A client of Garrison's who is considering investing in one of the shop's bullet-resistant suits is Maxwell Morgan, CEO of Aramor Payments, an electronic-payments provider serving e-commerce companies worldwide. "I'm married with three children, so I'm always concerned about getting home [from work trips] safely," said Mr. Morgan, who, unlike some high-powered executives, does not travel with security staff. In the coming months, he will travel for business to Africa and Colombia. "I don't like the idea of wearing a heavy bulletproof vest, but a jacket that fits like a glove and is made with military-grade material that's stronger than Kevlar – why not?" he said.

Colombia is the birthplace of the self-described Armani of bulletproof apparel, Miguel Caballero. Since the early 1990s, the company has outfitted clients, including the late Venezuelan president Hugo Chavez, several Middle Eastern princes, and retired action star Steven Seagal, with not only lightweight armoured suits, but fashionable windbreakers, dress shirts and even a kimono – a special order for Mr. Seagal – crafted from a textile that the Colombian designer has kept secret over the years.

Miguel Caballero's wares, however, do not come cheap. A polo top that is able to stop a close-range shot from a 9-mm handgun costs about $800 (U.S.). A three-piece from Garrison's starts at $20,000.

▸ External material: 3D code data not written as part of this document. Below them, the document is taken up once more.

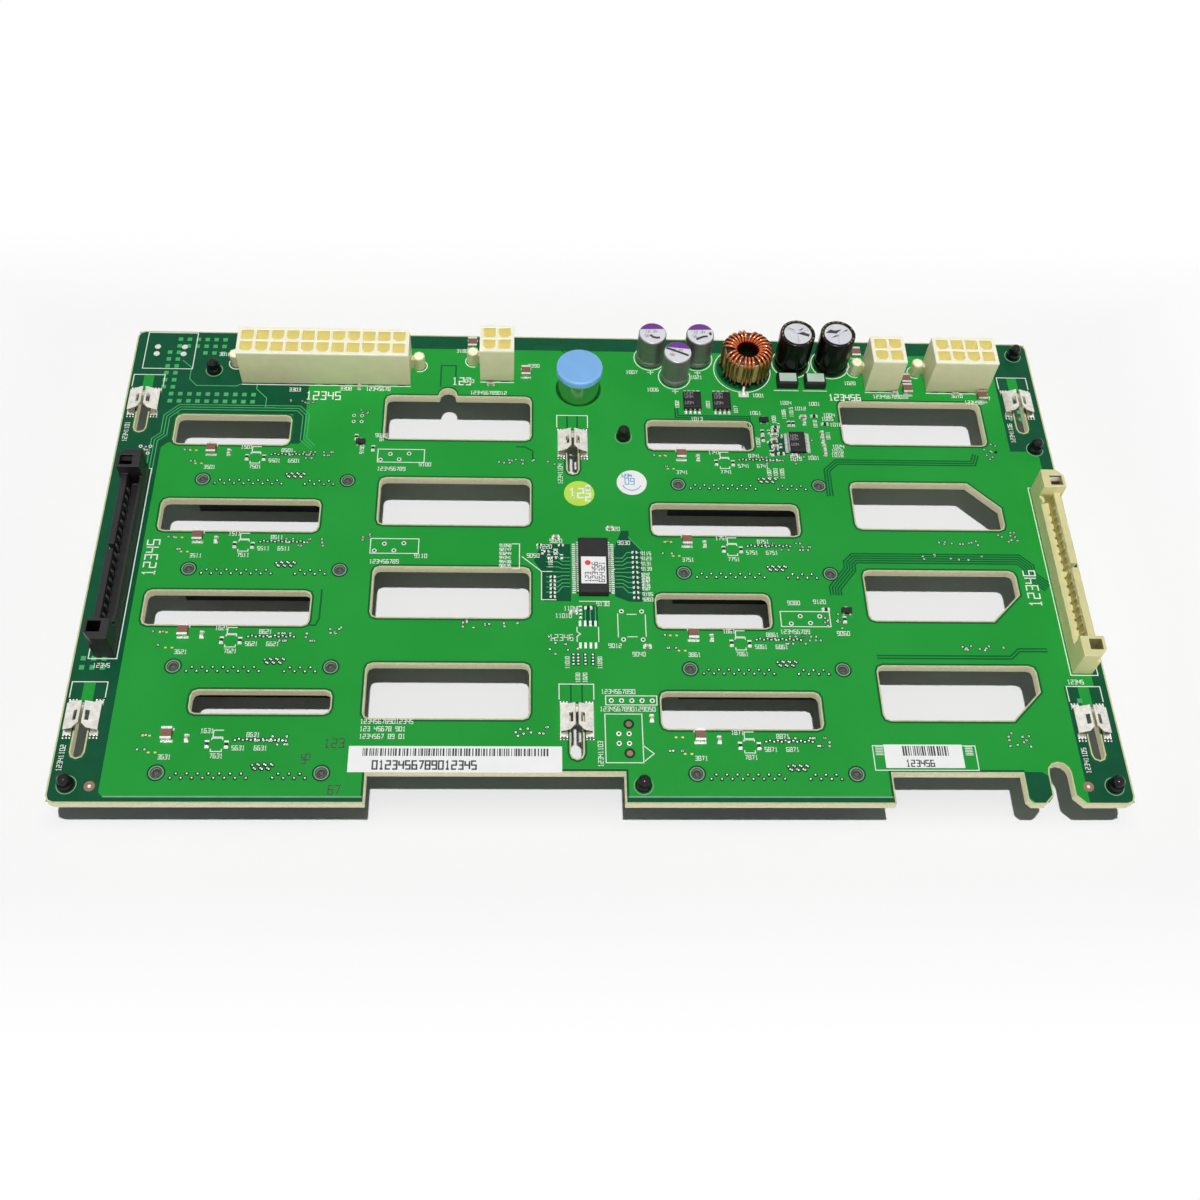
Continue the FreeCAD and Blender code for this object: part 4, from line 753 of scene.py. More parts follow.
for x, y, text in [
    (-6.7, -36.6, "11010"), (1.5, -36.6, "11090"), (-4.1, -41.2, "11030"), (-2.3, -41.2, "11020"),
    (47.4, 33.4, "11002"), (51.4, 22.8, "11003"), (53.2, 22.8, "11005"), (49.6, 22.8, "11007"),
    (57.8, 44.4, "11015"), (55.6, 43.6, "11006"), (52.6, 42.0, "1008"), (25.4, 47.0, "1002"),
    (34.2, 47.0, "1003"), (42.0, 45.4, "1017"), (-9.4, -3.6, "1103"), (-10.8, -6.8, "1102"),
    (-62.4, 29.6, "9190"), (-57.2, 34.0, "930"), (64.2, 40.6, "1010"), (67.4, 36.4, "1011"),
]:
    small_numbers += number_strokes(text, x, y, 0.95, turned=True)
for (x, y), text in zip(SLOTS, ("12341101", "12341104", "12341106", "12341102", "12341103", "12341105")):
    side = 6.2 if text.endswith("3") else -2.9
    lift = -9.2 if text.endswith("3") else -10.6
    small_numbers += number_strokes(text, x + side, y + lift, 1.15, turned=True)
large_numbers = number_strokes("12345", -113.2, -10.1, 3.1, turned=True)
large_numbers += number_strokes("12346", 117.2, -17.4, 3.1, turned=True)
large_numbers += number_strokes("12345", -79.6, 48.4, 2.7) + number_strokes("123", -38.8, 54.4, 2.5)
large_numbers += number_strokes("123456", 68.8, 50.6, 2.1)
SILK_LIFT = 0.034
make_strokes("small_numbers", small_numbers, 0.17, SILK_LIFT, silk_white)
make_strokes("large_numbers", large_numbers, 0.34, SILK_LIFT, silk_white)
stamps = number_strokes("123", -65.8, -58.4, 2.3) + number_strokes("45", -69.0, -62.6, 2.0, turned=True)
stamps += number_strokes("67", -64.0, -70.4, 2.2)
make_strokes("black_stamps", stamps, 0.26, SILK_LIFT, ink_black)
print("number strokes:", len(small_numbers))

# %% [markdown]
# ## White outlines
# The rest of the white print is outlines: a bracket over each clip, a ring round each can, boxes round
# the sockets and round the parts that this board was made without.
# %% Rings and brackets


def ring_path(x, y, radius, first=0.0, last=360.0, steps=40):
    """Points on an arc: centre plus radius times (cos a, sin a)."""
    angle = np.radians(np.linspace(first, last, steps + 1))
    return np.column_stack([x + radius * np.cos(angle), y + radius * np.sin(angle)])


def socket_outline(node, gap=0.45):
    """A box of silk a little outside a CAD node's footprint."""
    low, high = limits(node)
    return box_outline(low[0] - gap, low[1] - gap, high[0] + gap, high[1] + gap)


outlines = []
for x, y in SLOTS:
    side, high = 4.3, y + 13.0
    outlines.append([(x - side, high - 4.3), (x - side, high), (x + side, high), (x + side, high - 4.3)])
for name in ("polymer_capacitor_1", "polymer_capacitor_2", "polymer_capacitor_3"):
    x, y, _ = middle_of(name)
    outlines.append(ring_path(x, y, 4.55))
    outlines += [[(x - 0.9, y - 5.3), (x + 0.9, y - 5.3)], [(x, y - 6.2), (x, y - 4.5)]]
for name in ("electrolytic_capacitor_1", "electrolytic_capacitor_2"):
    x, y, _ = middle_of(name)
    outlines.append(ring_path(x, y, 5.5))
CHOKE_X, CHOKE_Y, _ = middle_of("choke_core")
outlines.append(ring_path(CHOKE_X - 0.6, CHOKE_Y - 0.5, 8.2))
outlines += [socket_outline("right_cable_socket"), socket_outline("left_cable_socket")]
for left, low, right, high in [
    (-126.5, 58.8, -112.5, 72.2), (-58.4, 26.8, -45.7, 31.2), (-58.5, -2.8, -45.9, 1.8),
    (48.0, -24.1, 60.8, -19.6), (2.2, -46.7, 14.9, -44.2), (1.9, -62.2, 11.0, -49.2),
    (67.2, -64.0, 92.6, -57.5),
]:
    outlines.append(box_outline(left, low, right, high))
outlines += [[(11.0, -57.6), (13.6, -59.8), (11.0, -62.0)]]
outlines += [[(-18.8, -3.4), (-13.6, -8.0), (-13.6, -16.6), (-9.8, -16.6)], [(-13.6, -8.0), (-10.8, -8.0)]]
outlines += [[(-21.4, 0.5), (-19.4, 0.5), (-19.4, -7.2), (-21.4, -7.2)]]
outlines += [[(-3.9, -17.0), (4.0, -17.0)], [(-3.4, 1.6), (2.2, 1.6)]]
outlines += [[(5.9, -20.6), (5.9, -27.6)], [(13.0, -20.8), (13.0, -27.4)], [(8.2, -20.8), (10.8, -20.8)],
             [(8.2, -27.4), (10.8, -27.4)]]
outlines += [[(-4.6, -24.6), (-4.6, -26.0), (-3.7, -26.7), (-4.6, -27.4), (-4.6, -29.0)],
             [(0.9, -24.6), (0.9, -29.0)]]
outlines += [[(53.0, 53.9), (60.2, 53.9)], [(61.4, 53.9), (68.4, 53.9)]]
for x, y in DRIVES:
    e_left, e_low = x - 7.2, y + 9.3
    outlines += [[(e_left + 2.4, e_low), (e_left, e_low), (e_left, e_low + 1.8), (e_left + 2.4, e_low + 1.8)]]
    outlines += [[(x - 7.4, y + 6.2), (x - 7.4, y + 5.5), (x - 4.8, y + 5.5), (x - 4.8, y + 6.2)]]
    outlines += [[(x - 7.4, y + 8.5), (x - 7.4, y + 9.0), (x - 4.8, y + 9.0), (x - 4.8, y + 8.5)]]
make_strokes("white_outlines", outlines, 0.24, 0.032, silk_white)

# %% [markdown]
# ## Pads, joints and holes
# The solder joints of the drive sockets come up through the board in staggered rows. Each joint is a
# low dome, all of them made in one array. The pads of parts that are not fitted are flat plates.
# %% Solder joints of the drive sockets


def staggered(first, pitch, number, near, far):
    """A zigzag row of joints, seen from the middle of its socket."""
    index = np.arange(number)
    return np.column_stack([first + pitch * index, np.where(index % 2 == 0, near, far)])


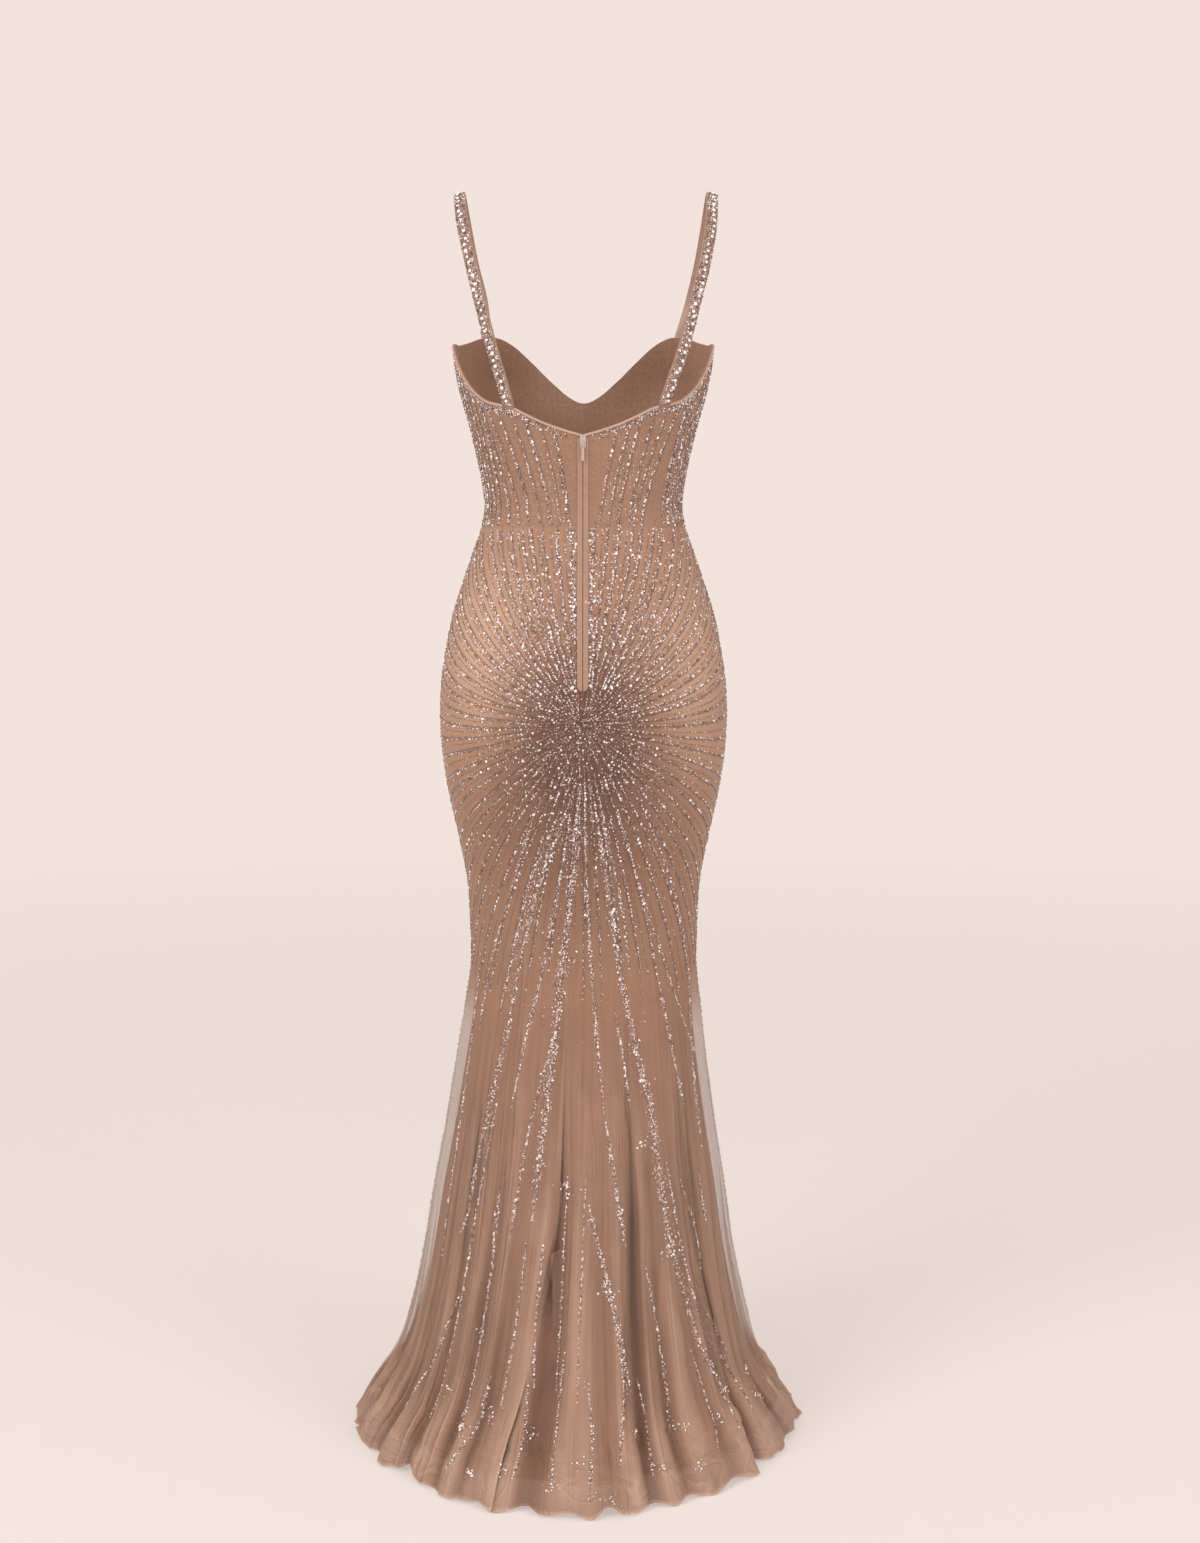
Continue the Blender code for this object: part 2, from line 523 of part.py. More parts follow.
def zip_slider(collection, cutters):
    """The slider's plate with the bridge that carries the pull. Returns the hinge's place."""
    station = station_at(SLIDER_HEIGHT)
    foot = Vector(surface(0.0, station))
    out = Vector(outward(0.0, station))
    tilt = atan2(out.z, out.y) - pi
    up = Vector((0.0, -out.z, out.y)) * (1 if out.y > 0 else -1)
    trims = SEAM_GAP + TRIM_WALL + SEAM_GAP
    plate_place = foot + out * (trims + SLIDER_SIZE[1] / 2)
    plate_front = foot + out * (trims + SLIDER_SIZE[1]) - up * HINGE_BELOW_MIDDLE
    hollow_out, hollow_along = BRIDGE_HOLLOW

    plate = box("zip_slider", SLIDER_SIZE, plate_place, tilt, collection)
    rounding = plate.modifiers.new("rounded_edges", "BEVEL")
    rounding.width = SLIDER_ROUNDING
    rounding.segments = 2

    bridge_size = (BRIDGE_WIDTH, hollow_out + BRIDGE_BAR * 1.5, hollow_along + 2 * BRIDGE_BAR)
    bridge_place = plate_front + out * (bridge_size[1] / 2 - BRIDGE_BAR / 2)
    bridge = box("bridge_block", bridge_size, bridge_place, tilt, cutters)
    soft = bridge.modifiers.new("rounded_edges", "BEVEL")
    soft.width = SLIDER_ROUNDING / 2
    soft.segments = 2
    hollow_size = (SLIDER_SIZE[0], hollow_out, hollow_along)
    hollow = box("bridge_hollow", hollow_size, plate_front + out * hollow_out / 2, tilt, cutters)

    for guide in (bridge, hollow):
        guide.hide_render = True
        guide.display_type = "WIRE"
    for label, kind, tool in (("bridge", "UNION", bridge), ("hollow", "DIFFERENCE", hollow)):
        step = plate.modifiers.new(label, "BOOLEAN")
        step.operation = kind
        step.object = tool
    plate.data.materials.append(own_material("zip_slider", FINISHES["zip_metal"]))
    return plate_front + out * hollow_out / 2


def add_outline(curve, points):
    """One closed flat outline."""
    spline = curve.splines.new("POLY")
    spline.points.add(len(points) - 1)
    for point, (x, y) in zip(spline.points, points):
        point.co = (x, y, 0.0, 1.0)
    spline.use_cyclic_u = True


def zip_pull(hinge, collection):
    """The flat pull tab: an eye round the bridge, and a slender tab with a round end."""
    bar = PULL_WALL / 2
    eye = PULL_EYE_WIDTH / 2
    tab = PULL_WIDTH / 2
    steps = [radians(180.0 * n / (2 * PULL_CORNER_STEPS)) for n in range(2 * PULL_CORNER_STEPS + 1)]
    end = [(-tab * cos(turn), -PULL_LENGTH + tab - tab * sin(turn)) for turn in steps]
    neck = [(eye, bar), (-eye, bar), (-eye, -PULL_EYE_LENGTH + tab)]
    curve = bpy.data.curves.new("zip_pull", "CURVE")
    curve.dimensions = "2D"
    curve.fill_mode = "BOTH"
    curve.extrude = PULL_WALL / 2
    add_outline(curve, neck + [(-tab, -PULL_EYE_LENGTH)] + end
                + [(tab, -PULL_EYE_LENGTH), (eye, -PULL_EYE_LENGTH + tab)])
    hole = PULL_HOLE_WIDTH / 2
    low = -bar - PULL_HOLE_LENGTH
    add_outline(curve, [(hole, -bar), (hole, low), (-hole, low), (-hole, -bar)])
    curve.materials.append(own_material("zip_pull", FINISHES["zip_metal"]))
    item = bpy.data.objects.new("zip_pull", curve)
    item.location = hinge
    item.rotation_euler = (pi / 2, 0.0, 0.0)
    collection.objects.link(item)


def new_collection(name):
    collection = bpy.data.collections.new(name)
    bpy.context.scene.collection.children.link(collection)
    return collection


def main():
    for item in list(bpy.data.objects):
        bpy.data.objects.remove(item, do_unlink=True)
    gown = new_collection(COLLECTION)
    cutters = new_collection("cutters")

    bodice_panel("bodice_back_left", -90.0, 0.0, gown)
    bodice_panel("bodice_back_right", 0.0, 90.0, gown)
    bodice_panel("bodice_front", 90.0, 270.0, gown)
    skirt_panel("skirt_back_left", -90.0, 0.0, gown)
    skirt_panel("skirt_back_right", 0.0, 90.0, gown)
    skirt_panel("skirt_front", 90.0, 270.0, gown)
    lining_panel("skirt_lining_back", -90.0, 90.0, gown)
    lining_panel("skirt_lining_front", 90.0, 270.0, gown)

    centre = float(degrees_for(SEAM_GAP / 2, 0.0, top_station(0.0)))
    front_starts = []
    for ends in STRAP_ENDS:
        strap(ends, gown)
        half_back, half_front = (
            float(degrees_for(STRAP_WIDTH / 2 + SEAM_GAP, angle, top_station(angle)))
            for angle in (ends.back, ends.front)
        )
        neck = (centre, ends.back - half_back)
        arm = (ends.back + half_back, ends.front - half_front)
        front_starts.append(ends.front + half_front)
        for part, stretch in (("neck", neck), ("arm", arm)):
            first, last = sorted(ends.side * angle for angle in stretch)
            binding(f"binding_{part}_{ends.name}", first, last, gown)
    binding("binding_front", front_starts[1], 360.0 - front_starts[0], gown)

    zip_strip("zip_strip_left", -1, gown)
    zip_strip("zip_strip_right", 1, gown)
    hinge = zip_slider(gown, cutters)
    zip_pull(hinge, gown)
    print("hinge at", [round(value, 6) for value in hinge])


main()
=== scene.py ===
from functools import reduce
from math import pi, radians

import bpy
import numpy as np
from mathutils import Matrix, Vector


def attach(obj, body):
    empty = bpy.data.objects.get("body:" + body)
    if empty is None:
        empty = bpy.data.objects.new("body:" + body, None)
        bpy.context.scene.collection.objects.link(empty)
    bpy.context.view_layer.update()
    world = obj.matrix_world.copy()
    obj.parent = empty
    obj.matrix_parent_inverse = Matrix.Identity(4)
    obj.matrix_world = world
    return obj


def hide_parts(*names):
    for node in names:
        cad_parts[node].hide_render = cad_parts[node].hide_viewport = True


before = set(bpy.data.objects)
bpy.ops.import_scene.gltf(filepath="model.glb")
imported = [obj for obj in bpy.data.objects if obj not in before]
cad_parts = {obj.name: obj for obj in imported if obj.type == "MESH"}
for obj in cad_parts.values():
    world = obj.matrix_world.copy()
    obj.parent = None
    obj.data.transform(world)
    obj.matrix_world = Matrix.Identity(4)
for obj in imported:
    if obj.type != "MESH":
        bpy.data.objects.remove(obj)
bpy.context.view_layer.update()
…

But what sort of protection does that amount of money guarantee?

"That depends a lot on the weapon being used," said Ronald R. Scott, a firearms and ballistics expert based in Tucson, Ariz. "A bullet-resistant suit probably wouldn't offer much protection from multiple rounds from a machine gun, but it would offer some safety from a 9-mm bullet, knife attack or even fragmented glass and metal from an explosion."

Safety is not actually a factor for several of Garrison's more extravagant clients, who have already ordered the $20,000 suit. "Certain customers might never actually wear a Garrison bulletproof suit, but they still want to own one," Mr. Nguyen said. "It's kind of like the guys who buy cars with a 1,000 horsepower engine … [that] never leaves the garage."